The ache we feel doesn't mean we don't fully grasp & appreciate truths worth celebrating; it just means we are human. The ache means we can hold one truth in our right hand & be comforted by it while holding another truth in our left hand & weep. I think Tolkien perhaps explains it best: 

In sorrow we must go, but not in despair. Behold! We are not bound forever to the circles of the world, and beyond them is more than memory. 
Physical buildings & physical bodies are most certainly of the circles of the world; praise God we are not bound forever to those circles, for they are subject to the forward march of time. 

Well. I promised you some Easter-ish thoughts, & I suppose I did mention the hope we have in Christ thanks to His resurrection. Let me tell you something: the last week I've had a couple of crises (all in my head). The first was brought on by Notre Dame burning; the second was brought on by Easter.

I have a lot of Easter feelings, people. The most succinct way I can state this, since I have already typed a lot & you are ready to be done with this, is that there's so much candy (& you know my stance on candy), & perhaps most importantly I kind of dislike the fuss over Easter because as Christians Easter is what we are to remember every Sunday. On the first day of every week we gather to take the Lord's supper to remember Christ's broken body on the cross & the blood He shed. There's no need to pack all that into ONE Sunday every year, people. Just do it on the first day of every week, & cut the candy nonsense.

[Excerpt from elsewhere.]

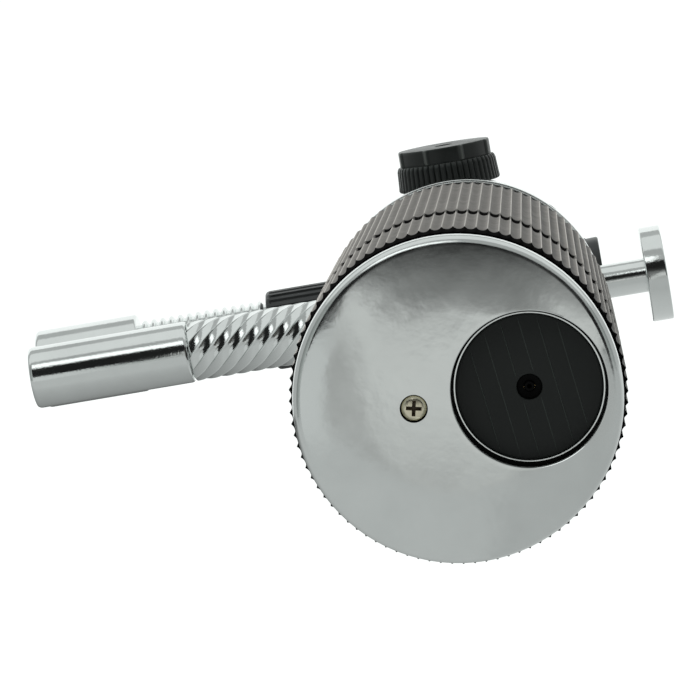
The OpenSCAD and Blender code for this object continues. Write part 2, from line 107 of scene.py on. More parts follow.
def rounded(points, steps=4):
    """Outline in which each corner (x, y, radius) is turned into a curve; a radius of 0 stays sharp."""
    out = []
    for i, (x, y, radius) in enumerate(points):
        corner = Vector((x, y))
        if radius <= 0:
            out.append(corner)
            continue
        before = Vector(points[i - 1][:2]) - corner
        after = Vector(points[(i + 1) % len(points)][:2]) - corner
        a = corner + before.normalized() * min(radius, before.length * 0.49)
        b = corner + after.normalized() * min(radius, after.length * 0.49)
        for k in range(steps + 1):
            t = k / steps
            out.append(a * (1 - t) ** 2 + corner * 2 * t * (1 - t) + b * t ** 2)
    return out


def skin(bm, rings, closed=True):
    """Skins a list of rings of equal length; the last ring joins the first when closed, else it is capped."""
    rows = [[bm.verts.new(p) for p in ring] for ring in rings]
    count = len(rows[0])
    pairs = list(zip(rows, rows[1:] + rows[:1])) if closed else list(zip(rows, rows[1:]))
    for low, high in pairs:
        for i in range(count):
            j = (i + 1) % count
            bm.faces.new((low[i], low[j], high[j], high[i]))
    if not closed:
        bm.faces.new(rows[0])
        bm.faces.new(rows[-1])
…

Give it some thought.

Why do we continue to allow candy manufactures & worldly companies selling bunnies to usurp holy matters like the death & resurrection of Jesus Christ? We play right into their hands. 

Whew. On a lighter note, the kids are home with me today because they're still on Easter Break, so we are all still in our pajamas. I hope I have far fewer thoughts in the week ahead than I did last week. May it be a slow news week. The book club is set to meet Friday, & my dad is rallying for all of us to go see a local production of Mamma Mia on Saturday. It has the potential to be a lovely, low-key week. We shall see.